If I achieve better heat transfer with the new sinks, but my PC still shuts off, then I will stand corrected and I'll go out and buy a new, higher-wattage PSU.
OP, how did you mount the cooler? The hole spacing on Vega is different to every card listed on the compatibility list.
I mounted it perfectly fine. Raijintek doesn't officially list Vega as a supported card, but several users over on the AMD subreddit have pretty much confirmed that it works. Vega requires the 64x64 size bracket on the cooler, same size as Fury. As far as I'm aware, the MORPHEUS II is the only aftermarket air cooler that's big enough to support Vega right now.
If you have a hotspot, then you spread your thermal paste poorly and/or didn't use enough.
Just to be clear: Are you saying that every temperature sensor Vega has, is located solely within the GPU and HBM?
When TechPowerup released a new version of GPU-Z a few days ago, they included proper support for Vega cards. Under the Sensors tab, there's a new sensor called "GPU Hotspot", which is different from the regular "GPU" sensor. This is what I'm referring to. I've never seen a sensor called "Hotspot" in GPU-Z before, and I think it's specific to Vega. I'm just not 100% sure what it means.
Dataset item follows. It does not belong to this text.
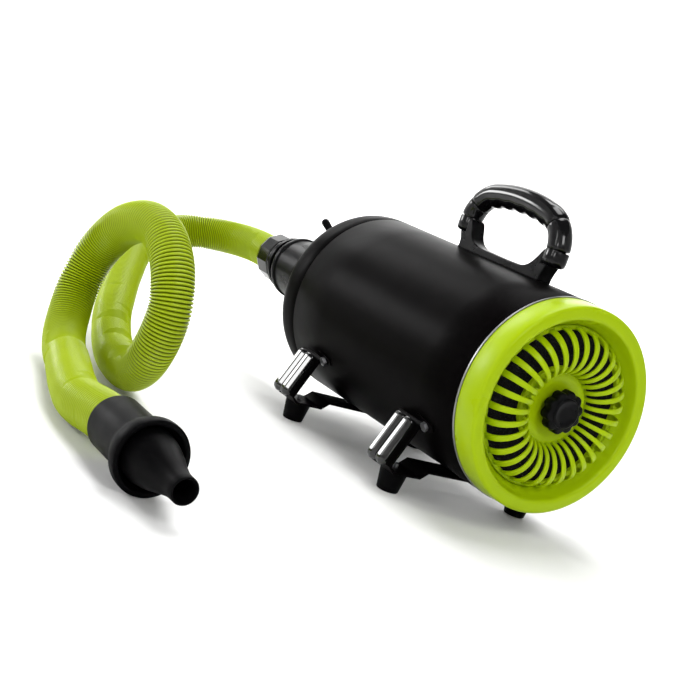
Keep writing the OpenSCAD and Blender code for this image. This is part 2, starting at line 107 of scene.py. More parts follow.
# ---------------------------------------------------------------- materials
def surface(name, color, rough, metal=0.0, vary=0.10, blotch=14.0, grain=700.0, bump=0.12,
            depth=0.0002, rough_vary=0.06, pits=0.0, spec=0.5):
    """A moulded or painted surface: slow colour drift, fine grain bump and uneven gloss."""
    mat = bpy.data.materials.new(name)
    mat.use_nodes = True
    nodes = mat.node_tree.nodes
    link = mat.node_tree.links.new
    bsdf = nodes["Principled BSDF"]
    bsdf.inputs["Metallic"].default_value = metal
    bsdf.inputs["Specular IOR Level"].default_value = spec
    coord = nodes.new("ShaderNodeTexCoord")
    slow = nodes.new("ShaderNodeTexNoise")
    slow.inputs["Scale"].default_value = blotch
    slow.inputs["Detail"].default_value = 4.0
    link(coord.outputs["Object"], slow.inputs["Vector"])
    mix = nodes.new("ShaderNodeMix")
    mix.data_type = "RGBA"
    low = [max(c * (1 - vary), 0.0) for c in color]
    high = [min(c * (1 + vary), 1.0) for c in color]
    mix.inputs["A"].default_value = (*low, 1)
    mix.inputs["B"].default_value = (*high, 1)
    link(slow.outputs["Fac"], mix.inputs["Factor"])
    link(mix.outputs["Result"], bsdf.inputs["Base Color"])
    smudge = nodes.new("ShaderNodeTexNoise")
    smudge.inputs["Scale"].default_value = blotch * 3.1
    smudge.inputs["Detail"].default_value = 6.0
    link(coord.outputs["Object"], smudge.inputs["Vector"])
    span = nodes.new("ShaderNodeMapRange")
    span.inputs["From Min"].default_value = 0.3
    span.inputs["From Max"].default_value = 0.7
    span.inputs["To Min"].default_value = max(rough - rough_vary, 0.02)
    span.inputs["To Max"].default_value = min(rough + rough_vary, 1.0)
    link(smudge.outputs["Fac"], span.inputs["Value"])
    link(span.outputs["Result"], bsdf.inputs["Roughness"])
    if pits:
        fine = nodes.new("ShaderNodeTexVoronoi")
        fine.inputs["Scale"].default_value = pits
        height = fine.outputs["Distance"]
    else:
        fine = nodes.new("ShaderNodeTexNoise")
        fine.inputs["Scale"].default_value = grain
        fine.inputs["Detail"].default_value = 3.0
        height = fine.outputs["Fac"]
    link(coord.outputs["Object"], fine.inputs["Vector"])
    bumps = nodes.new("ShaderNodeBump")
    bumps.inputs["Strength"].default_value = bump
    bumps.inputs["Distance"].default_value = depth
    link(height, bumps.inputs["Height"])
    link(bumps.outputs["Normal"], bsdf.inputs["Normal"])
    return mat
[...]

I think AMD once stated that there are multiple temperature sensors placed on the card. The "Hotspot" reading may just be finding the hottest one, and displaying it. I'm guess that, if my VRMs are too hot, then maybe the card is monitoring this, and that would explain why the Hotspot reading is going even higher than it was before. But this is just a guess.
A GPU isn't like a CPU heat spreader - your GPU core absolutely needs 100% coverage. I would try to remount the cooler. I like to do a few methods that differ from mounting a CPU heatsink when doing a GPU:
1. Use quite a bit more thermal paste - a grain of rice is not even close to enough.
2. I like to apply a very small amount to both the cooler and the GPU die and, with my finger through a some seran wrap to prevent finger oils, use my finger to rub it into both surfaces.
3. Then I apply a pea-sized drop to the GPU core (larger for the biggest GPUs) and instead of just mounting the cooler straight down, I move the core in a small circular motion before tightening it down 2-3 times to help spread the TIM.
Remember, too much TIM just makes a mess and almost never hurts you.
I've replaced the thermal paste on a GPU before, and I'm mostly aware of how to do it correctly. In this case, I put a generously-sized blob on the main GPU die, and then another couple of smaller (but still generous) blobs on the two HBM modules. Like I said: The main GPU and HBM temperature readings are coming up
very nicely. It's the hotspot reading I'm more concerned about.
I run a rx64 50% perf on a 500w psu no issue. Same for rx56 on another 550w psu. Both highest end bequiet e10 and corsair something models. The watt label means nothing. Like watt on a amp for music. Its like people never understands it.
Eg the be quiet e10 500w psu have 480w on the 12v rails and 130w on the 3 and 5V rails. With good specs to boot at that load. With less stricts demand and later shutdown this could even be labelled a 650w psu.
Yeah, this is my basic understanding. A high-quality 500w PSU can sustain about the same load as a crappy 750w one. But, manufacturers have to overshoot the PSU requirements on the product labels, in order to account for the lowest common denominator (people who buy really mediocre/crappy "high watts" PSUs).
Assuming a high quality PSU, saying that the Vega64 "requires" 750w is a bit silly. The OC'd/liquid-cooled edition is a different story though.
In my case - I know that Rosewill isn't necessarily a luxury brand, but my research showed that the Capstone units in particular are nice, and I actually bought one based off of a recommendation from this very website. Not sure if Rosewill is still actively making those, but from my personal experience it's been a solid unit thus far.
I'll still keep the PSU side of the problem in mind. I'm just saying, most signs are pointing to the PSU not being the problem.
Anyway, I'll report back tomorrow with my findings.